57. Even though he's not really a rookie persay, Kosuke Fukudome will win the NL Rookie of the Year. He'll be followed by Colby Rasmus, Joey Votto, Hiroki Kuroda and Cubs teammate Geovany Soto.

58. In the junior circuit everyone will be watching Joba Chamberlain, Clay Buchholz, and Jacoby Ellsbury fight it out, but Evan Longoria will walk away with the hardware despite not playing for the Nation or Country.

59. Johan Santana will win 23 games and the NL Cy Young considering the Mets play 49 games against the Marlins, Nationals, Giants and Pirates. He'll also post a sub 2.50 ERA and strike out over 250, but who's counting?

60. Justin Verlander will win the AL Cy Young thanks to the incredible offense that the Tigers will put out there every day. He will finish with 20 wins and mark the first time since 2005 that one pitcher from each league won at least 20 games (Chris Carpenter and Bartolo Colon).

61. Alex Rodriguez will win his 4th AL MVP this year despite winning every other year since 2003. Of course, MVPs don't mean anything in the Bronx, but Gold Gloves do. Just ask Derek Jeter.

62. David Wright will win the MVP he deserved last year before his team collapsed at the end of the season. The Mets should win the NL East this year and win the most games in the NL, which usually helps persuade MVP voters.

63. The Detroit Tigers will win the AL Central almost reaching 100 wins. The Indians will finish in 2nd, just missing out on the Wild Card. Rounding out the division will be the White Sox, Twins then Royals.

64. The Boston Red Sox will win the AL East for the 2nd consecutive year. The Yankees will win the Wild Card under new manager Joe Girardi.

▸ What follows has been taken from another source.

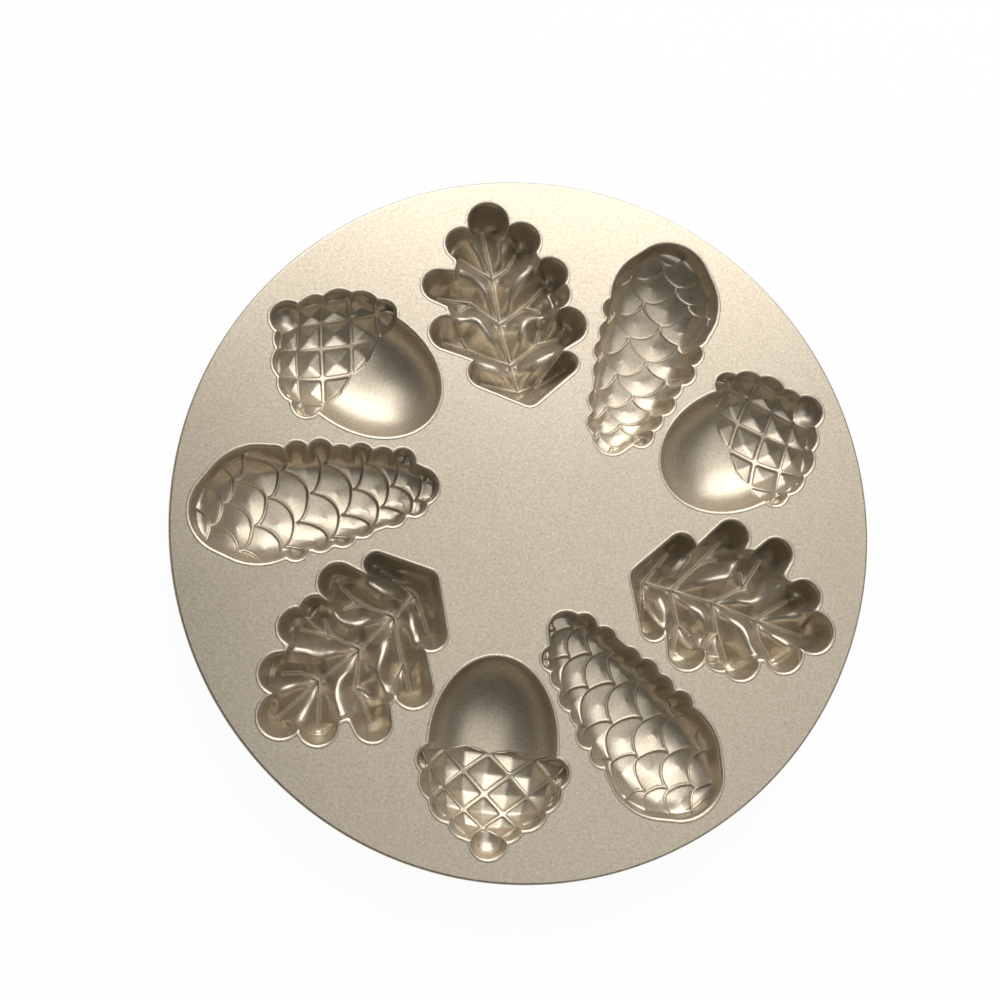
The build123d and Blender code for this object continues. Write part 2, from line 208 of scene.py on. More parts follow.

Following them will be the Blue Jays, Devil Rays, and Orioles.

65. The Anaheim Angels will be the easy winner of the AL West, followed by the Mariners, Rangers and Athletics.

66. The Chicago Cubs will win the NL Central, battling with the Milwaukee Brewers all year. The rest of the division will shake out as follows: Reds, Astros and Pirates.

67. The NL East will be won by the New York Mets who will be playing with that awful memory of their collapse last season. The Phillies will come in second no matter what Jimmy Rollins thinks, and the Braves will come in 3rd once again. The Nationals will finish in 4th with the Marlins falling into 5th slot.

68. So what about the crazy NL West? The division that almost had their best team finish under .500 in 2005 is now one of the best divisions from top to bottom. The Diamondbacks will win the division again thanks to the addition of Dan Haren. The Rockies will continue to mash but fall just short this year. The Dodgers will finish in 3rd, followed by the Padres, and the worst team in all the MLB, the San Francisco Giants.

69. The ALCS will match up the Tigers vs. the Red Sox with the Tigers advancing to the World Series.

70. The NLCS will match up the Cubs vs. the Mets with the Cubbies finally going to the World Series on their 100th anniversary of their last Championship.

71. Being a Cub fan and it being spring training, I'm pretty sure you can guess who I predict to win this year. And if you don't like it, feel free to start your own blog. Fukudome for 大統領!

72. After the season, both Barry Bonds and Roger Clemens will be found guilty of perjury and sentenced to prison time. After being assigned to the same prison, they will face off in a cage match, the greatest pitcher* vs. the greatest hitter* to see who is Undisputed.